Le temple de Salomon, figure emblématique de la maçonnerie, détruit puis reconstruit après l’exil, évoque bibliquement les noces entre Dieu et son peuple, peuple symbolisé par Jérusalem, féminine comme toute cité. Le prophète dit ainsi d’elle: «Resurgis, remets-toi debout Jérusalem… toi, stérile qui n’enfantais plus, explose et vibre… ton veuvage, tu ne t’en souviendras plus… car ton époux, le Seigneur tout-puissant, t’a rappelée» (Es 51: 17; 54: 1-8). 

Noces encore celles de la nouvelle Jérusalem céleste de l’Apocalypse, décrite par Jean «comme une épouse qui s’est parée pour son époux», vêtue «d’un lin resplendissant et pur», prête pour les «noces», «la fiancée, l’épouse de l’agneau» (Ap 19: 7-8; 21: 2, 9). Temple et cité sainte sont donc lieux de noces, d’union symbolique du masculin et du féminin.

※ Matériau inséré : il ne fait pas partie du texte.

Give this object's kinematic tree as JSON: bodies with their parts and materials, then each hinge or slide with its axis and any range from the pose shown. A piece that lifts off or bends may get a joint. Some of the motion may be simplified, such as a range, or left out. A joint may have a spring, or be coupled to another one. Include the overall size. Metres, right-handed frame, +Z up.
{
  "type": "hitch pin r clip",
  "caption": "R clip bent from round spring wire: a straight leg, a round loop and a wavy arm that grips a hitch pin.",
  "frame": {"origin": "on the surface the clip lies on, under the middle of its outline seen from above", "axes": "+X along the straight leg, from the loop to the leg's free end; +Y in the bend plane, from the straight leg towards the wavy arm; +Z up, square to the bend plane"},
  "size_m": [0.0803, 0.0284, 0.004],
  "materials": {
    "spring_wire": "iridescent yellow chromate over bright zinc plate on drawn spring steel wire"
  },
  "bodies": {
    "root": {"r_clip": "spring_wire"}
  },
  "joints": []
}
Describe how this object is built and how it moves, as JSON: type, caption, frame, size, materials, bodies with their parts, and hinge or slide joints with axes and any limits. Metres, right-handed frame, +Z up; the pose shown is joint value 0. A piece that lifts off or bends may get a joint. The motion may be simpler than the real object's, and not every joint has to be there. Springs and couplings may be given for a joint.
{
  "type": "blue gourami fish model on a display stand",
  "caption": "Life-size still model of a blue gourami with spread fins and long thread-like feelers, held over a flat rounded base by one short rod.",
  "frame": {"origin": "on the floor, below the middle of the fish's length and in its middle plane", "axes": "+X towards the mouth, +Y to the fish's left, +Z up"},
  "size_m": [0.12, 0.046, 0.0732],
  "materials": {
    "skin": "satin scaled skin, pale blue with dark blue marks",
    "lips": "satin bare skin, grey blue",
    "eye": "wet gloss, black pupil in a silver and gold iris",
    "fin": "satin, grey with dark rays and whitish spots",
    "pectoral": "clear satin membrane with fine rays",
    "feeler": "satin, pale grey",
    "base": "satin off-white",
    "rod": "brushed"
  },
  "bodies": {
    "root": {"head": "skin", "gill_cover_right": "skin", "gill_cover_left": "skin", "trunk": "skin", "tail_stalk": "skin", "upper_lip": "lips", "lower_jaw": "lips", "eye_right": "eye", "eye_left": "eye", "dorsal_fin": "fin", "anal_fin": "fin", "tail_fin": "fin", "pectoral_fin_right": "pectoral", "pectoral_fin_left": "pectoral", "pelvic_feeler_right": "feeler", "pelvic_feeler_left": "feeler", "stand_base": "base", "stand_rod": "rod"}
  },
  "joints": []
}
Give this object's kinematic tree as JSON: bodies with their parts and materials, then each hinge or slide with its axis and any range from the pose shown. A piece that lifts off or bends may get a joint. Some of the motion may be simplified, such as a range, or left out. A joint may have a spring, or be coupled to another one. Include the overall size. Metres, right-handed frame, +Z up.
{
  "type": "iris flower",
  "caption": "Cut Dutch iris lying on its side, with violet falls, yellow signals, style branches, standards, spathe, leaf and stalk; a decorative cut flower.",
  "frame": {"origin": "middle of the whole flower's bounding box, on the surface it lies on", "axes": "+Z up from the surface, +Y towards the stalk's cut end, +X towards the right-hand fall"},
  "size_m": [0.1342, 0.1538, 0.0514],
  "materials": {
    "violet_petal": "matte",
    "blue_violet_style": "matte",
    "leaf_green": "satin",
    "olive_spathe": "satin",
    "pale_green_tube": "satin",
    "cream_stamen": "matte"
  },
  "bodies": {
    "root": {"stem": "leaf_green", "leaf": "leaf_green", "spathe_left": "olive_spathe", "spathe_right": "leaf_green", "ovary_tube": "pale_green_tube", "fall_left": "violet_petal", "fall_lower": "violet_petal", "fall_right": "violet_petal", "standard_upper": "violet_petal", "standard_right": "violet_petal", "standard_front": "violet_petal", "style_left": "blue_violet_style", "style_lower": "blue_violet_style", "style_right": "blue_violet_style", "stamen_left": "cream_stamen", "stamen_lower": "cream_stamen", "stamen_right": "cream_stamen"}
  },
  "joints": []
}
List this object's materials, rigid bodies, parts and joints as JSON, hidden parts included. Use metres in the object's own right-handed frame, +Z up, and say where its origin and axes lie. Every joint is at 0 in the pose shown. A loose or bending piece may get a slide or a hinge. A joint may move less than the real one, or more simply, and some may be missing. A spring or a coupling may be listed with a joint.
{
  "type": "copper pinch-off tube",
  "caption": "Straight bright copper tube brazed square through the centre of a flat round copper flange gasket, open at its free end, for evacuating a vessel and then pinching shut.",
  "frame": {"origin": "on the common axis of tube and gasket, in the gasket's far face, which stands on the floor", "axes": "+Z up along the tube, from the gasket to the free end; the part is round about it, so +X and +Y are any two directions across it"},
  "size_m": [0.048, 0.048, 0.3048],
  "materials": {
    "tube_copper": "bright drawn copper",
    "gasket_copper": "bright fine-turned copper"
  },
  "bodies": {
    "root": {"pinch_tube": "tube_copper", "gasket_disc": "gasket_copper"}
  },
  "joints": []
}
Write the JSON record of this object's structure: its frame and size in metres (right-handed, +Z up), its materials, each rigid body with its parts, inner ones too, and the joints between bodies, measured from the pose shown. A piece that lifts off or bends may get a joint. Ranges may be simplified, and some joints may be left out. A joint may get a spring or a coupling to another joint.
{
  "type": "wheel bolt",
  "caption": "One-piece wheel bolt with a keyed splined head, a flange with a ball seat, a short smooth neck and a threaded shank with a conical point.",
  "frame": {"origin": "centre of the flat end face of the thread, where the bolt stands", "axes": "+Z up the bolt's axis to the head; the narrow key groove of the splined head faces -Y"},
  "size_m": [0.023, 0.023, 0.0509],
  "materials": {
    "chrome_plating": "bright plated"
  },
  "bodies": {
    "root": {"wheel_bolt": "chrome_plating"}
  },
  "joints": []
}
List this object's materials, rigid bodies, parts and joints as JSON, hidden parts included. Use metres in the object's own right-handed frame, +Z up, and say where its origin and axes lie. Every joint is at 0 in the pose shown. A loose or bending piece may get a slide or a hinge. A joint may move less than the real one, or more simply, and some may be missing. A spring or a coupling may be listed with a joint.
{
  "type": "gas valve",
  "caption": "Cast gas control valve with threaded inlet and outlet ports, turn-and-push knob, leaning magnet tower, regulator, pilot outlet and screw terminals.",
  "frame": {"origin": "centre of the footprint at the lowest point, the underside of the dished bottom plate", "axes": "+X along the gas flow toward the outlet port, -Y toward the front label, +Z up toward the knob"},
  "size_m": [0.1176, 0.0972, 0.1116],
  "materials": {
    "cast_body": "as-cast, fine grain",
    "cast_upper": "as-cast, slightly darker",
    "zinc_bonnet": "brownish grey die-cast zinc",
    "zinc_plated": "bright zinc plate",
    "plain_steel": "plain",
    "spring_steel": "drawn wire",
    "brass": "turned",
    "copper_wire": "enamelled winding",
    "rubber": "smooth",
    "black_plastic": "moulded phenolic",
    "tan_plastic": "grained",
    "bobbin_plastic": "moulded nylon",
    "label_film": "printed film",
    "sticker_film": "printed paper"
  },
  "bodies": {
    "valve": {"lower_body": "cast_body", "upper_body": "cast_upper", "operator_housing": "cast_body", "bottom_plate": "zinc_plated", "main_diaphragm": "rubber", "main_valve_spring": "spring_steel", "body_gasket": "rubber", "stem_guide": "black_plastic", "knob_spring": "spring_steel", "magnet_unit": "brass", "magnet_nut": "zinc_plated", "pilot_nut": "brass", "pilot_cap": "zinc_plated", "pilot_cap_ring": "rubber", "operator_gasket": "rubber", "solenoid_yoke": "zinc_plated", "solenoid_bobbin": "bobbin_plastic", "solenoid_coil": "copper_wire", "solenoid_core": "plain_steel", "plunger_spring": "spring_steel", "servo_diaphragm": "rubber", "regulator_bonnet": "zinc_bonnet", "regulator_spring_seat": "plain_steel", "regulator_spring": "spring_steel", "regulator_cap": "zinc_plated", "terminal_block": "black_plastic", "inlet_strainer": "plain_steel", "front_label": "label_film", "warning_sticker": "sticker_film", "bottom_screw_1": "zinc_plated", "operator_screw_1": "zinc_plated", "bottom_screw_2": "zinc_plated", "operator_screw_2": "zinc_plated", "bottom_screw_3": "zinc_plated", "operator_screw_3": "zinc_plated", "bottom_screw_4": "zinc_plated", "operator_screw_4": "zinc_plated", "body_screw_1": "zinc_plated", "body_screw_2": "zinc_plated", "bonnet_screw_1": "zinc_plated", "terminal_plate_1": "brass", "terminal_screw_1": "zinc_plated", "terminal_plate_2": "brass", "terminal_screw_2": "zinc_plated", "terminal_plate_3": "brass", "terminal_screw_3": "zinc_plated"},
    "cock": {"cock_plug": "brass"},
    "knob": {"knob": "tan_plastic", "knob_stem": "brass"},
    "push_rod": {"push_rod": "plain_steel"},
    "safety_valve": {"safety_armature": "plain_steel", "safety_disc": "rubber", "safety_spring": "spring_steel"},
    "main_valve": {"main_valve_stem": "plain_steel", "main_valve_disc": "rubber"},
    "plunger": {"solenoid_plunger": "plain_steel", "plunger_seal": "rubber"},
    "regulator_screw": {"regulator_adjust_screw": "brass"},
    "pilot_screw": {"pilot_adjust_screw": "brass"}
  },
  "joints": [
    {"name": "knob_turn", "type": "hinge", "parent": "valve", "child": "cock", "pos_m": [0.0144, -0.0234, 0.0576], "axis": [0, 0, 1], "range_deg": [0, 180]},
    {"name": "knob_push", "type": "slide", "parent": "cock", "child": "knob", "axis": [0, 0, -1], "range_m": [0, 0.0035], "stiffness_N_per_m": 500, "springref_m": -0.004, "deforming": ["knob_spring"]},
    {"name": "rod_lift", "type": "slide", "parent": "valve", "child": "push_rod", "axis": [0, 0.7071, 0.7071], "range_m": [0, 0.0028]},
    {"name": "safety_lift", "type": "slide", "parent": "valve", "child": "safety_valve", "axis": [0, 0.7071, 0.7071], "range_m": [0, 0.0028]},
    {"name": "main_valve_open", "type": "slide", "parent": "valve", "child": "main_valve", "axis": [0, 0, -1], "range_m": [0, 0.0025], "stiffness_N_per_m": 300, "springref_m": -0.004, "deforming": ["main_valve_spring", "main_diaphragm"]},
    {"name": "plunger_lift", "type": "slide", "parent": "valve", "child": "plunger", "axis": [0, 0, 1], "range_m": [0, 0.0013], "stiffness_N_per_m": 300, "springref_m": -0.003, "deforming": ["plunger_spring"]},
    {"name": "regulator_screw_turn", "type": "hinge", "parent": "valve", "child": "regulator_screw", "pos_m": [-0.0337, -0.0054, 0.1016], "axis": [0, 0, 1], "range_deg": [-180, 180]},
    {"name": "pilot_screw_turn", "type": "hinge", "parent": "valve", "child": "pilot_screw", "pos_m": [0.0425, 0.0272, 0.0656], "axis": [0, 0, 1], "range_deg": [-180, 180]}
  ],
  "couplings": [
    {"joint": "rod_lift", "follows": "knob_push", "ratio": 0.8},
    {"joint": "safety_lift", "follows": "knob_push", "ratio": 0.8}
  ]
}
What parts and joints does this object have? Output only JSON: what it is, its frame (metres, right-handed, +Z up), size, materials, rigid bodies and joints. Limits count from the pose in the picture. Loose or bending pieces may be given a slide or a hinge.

Ainsi, l’aspect féminin du sacré est réellement présent dans la profondeur de notre symbolisme, et il apparaît même d’une importance qui n’est pas secondaire. Mais alors, pourquoi cet aspect féminin est-il si discret et pourquoi est-il largement écarté de nos réflexions symboliques? La prédominance masculine dans notre symbolisme n’a pas pour seules bases des distinctions découlant du travail artisanal ou du combat chevaleresque. Elle ne s’explique pas non plus comme un simple reflet de la condition féminine dans les sociétés patriarcales du temps biblique ou du Moyen Age. Elle plonge ses racines bien plus loin, dans la profondeur de la psyché humaine et dans les fondements de la pensée religieuse.